In other words, what number can you add to itself to arrive at 15 in five equal steps?  That’s ⅕.

The two in the numerator is asking, how far are you after the 2nd step?

3 + 3 + 3 + 3 + 3 = 15

The second step is six.

Another way to see this is shown below:

3 →6→9→12→15

Step 1: 3 → Step 2: 6 → Step 3: 9 → Step 4: 12 → Step 5: 15

Thinking of it this way we can easily see that 15 × ⅘ is 12 and 15 × 5/5 is 15.  All of this holds true and consistent with the other ways we thinking about fractions.

So we see how multiplication is repeated addition of the same number and how fractions ask questions about the number of repeats taken to arrive at an end result.

Exponents are very similar, except instead of repeated addition they are repeated multiplication.

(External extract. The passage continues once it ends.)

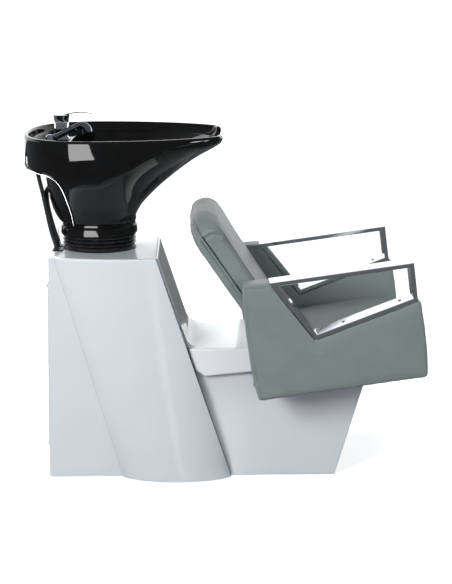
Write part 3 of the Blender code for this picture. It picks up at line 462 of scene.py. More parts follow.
def timber(name, dark, light):
    look = Look(name, light, 0.62)
    look.vary_colour(look.noise(26.0, 6.0, (0.25, 3.0, 3.0)), dark, light)
    look.vary_roughness(look.noise(90.0, 4.0), 0.5, 0.75)
    look.bump(look.noise(160.0, 5.0, (0.15, 3.0, 3.0)), 0.0003, 0.5)
    return look.material


GLAZE = black_glaze()
SHELL_WHITE = gloss_moulding("shell_white", (0.690, 0.728, 0.762), (0.712, 0.750, 0.784))
# The tray cover's white is lighter than the shell's: painted light, standing in for the bright light that
# falls on the tray.
LIT_TRAY_WHITE = gloss_moulding("tray_white", (0.84, 0.86, 0.87), (0.88, 0.90, 0.905))
LEATHER = leatherette()
THREAD = thread()
RUBBER = rubber("rubber")
BELLOWS_RUBBER = rubber("bellows_rubber", 0.22)
BLACK_PLASTIC = rubber("black_plastic", 0.36)
BRAID = braid()
CHROME = chrome("chrome")
# Chrome darkened in its colour: painted shade, standing in for the dark surroundings mirrored in the
# lever and the hand spray.
SHADED_CHROME = chrome("chrome_painted_shade", (0.40, 0.44, 0.48), 0.05)
STEEL = turned_metal("steel", (0.52, 0.53, 0.54), 0.32)
BRASS = turned_metal("brass", (0.66, 0.50, 0.24), 0.30)
POWDER_COAT = powder_coat()
TIMBER = timber("timber", (0.33, 0.21, 0.115), (0.52, 0.37, 0.22))
STAINED_TIMBER = timber("stained_timber", (0.014, 0.012, 0.011), (0.034, 0.030, 0.027))


# ---------------------------------------------------------------- pedestal
def between(ends, z):
    """A value that runs from the column's floor to its top."""
    return mix(ends[0], ends[1], z / COLUMN_TOP)


def column_outline(z, inset, segments=56):
    """Plan section of the column: flat flanks, and a leaning bulge on each side."""
    rear = between(COLUMN_REAR, z) + inset
    front = between(COLUMN_FRONT, z) - inset
    middle = between(BULGE_MID, z)
    half = between(BULGE_HALF, z) - inset
    depth = between(BULGE_DEPTH, z)
    flank = between((SHELL_HALF_WIDTH, FLANK_HALF_WIDTH_TOP), z) - inset
    corner = 0.008
    side = [(rear + corner * (1 - math.cos(0.1 * math.pi * i)),
             flank - corner * (1 - math.sin(0.1 * math.pi * i))) for i in range(6)]
    last = math.pi - math.acos(min(1.0, (front - middle) / half))
    for i in range(segments + 1):
        angle = last * i / segments
        swell = math.sin(angle)
        if angle < 0.5 * math.pi:
            swell = swell ** 1.25
        side.append((middle - half * math.cos(angle), flank + depth * swell))
    outline = [Vector((x, -y, z)) for x, y in side]
    return outline + [Vector((x, y, z)) for x, y in reversed(side)]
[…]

Multiplication:  3 × 5 = 3 + 3 + 3 + 3 + 3

Exponents:  3⁵ = 3 × 3 × 3 × 3 × 3

Do you see how the trailing numbers describe how many of the previous number there exists, but the way the trailing number is written, as normal text or a superscript (tiny little number up above), informs the reader of the operation?

Pretty cool, eh?

Now, let’s see some fractional exponents.  They mean the same thing with one change...instead of asking about repeated addition they’re asking about repeated multiplication.

Just FYI, 3 times itself 5 times is 243.

15 × ⅕ = 3, because 3 + 3 + 3 + 3 + 3 = 15.  That is, three plus itself five times is fifteen.

243^1/5= 3 because 3 × 3 × 3 × 3 × 3 = 243.  That is, three times itself five times is two hundred and forty three.

You might be thinking, big deal... but watch how much simpler this way of thinking about rational exponents is with something like an exponent of ⅗.  Let’s look at this like steps:

3 × 3 × 3 × 3 × 3 = 243

3→9→27→81→243

Step one is three, step two is nine, step three is twenty-seven, the fourth step is eighty one, and the fifth step is 243.  So, 243^3/5is asking, looking at the denominator first, what number multiplied by itself five times is 243, and the numerator says, what’s the third step?  Twenty-seven, do you see?

Connecting the notation this way makes it simple and easy to read.  The only tricky parts would be the multiplication facts.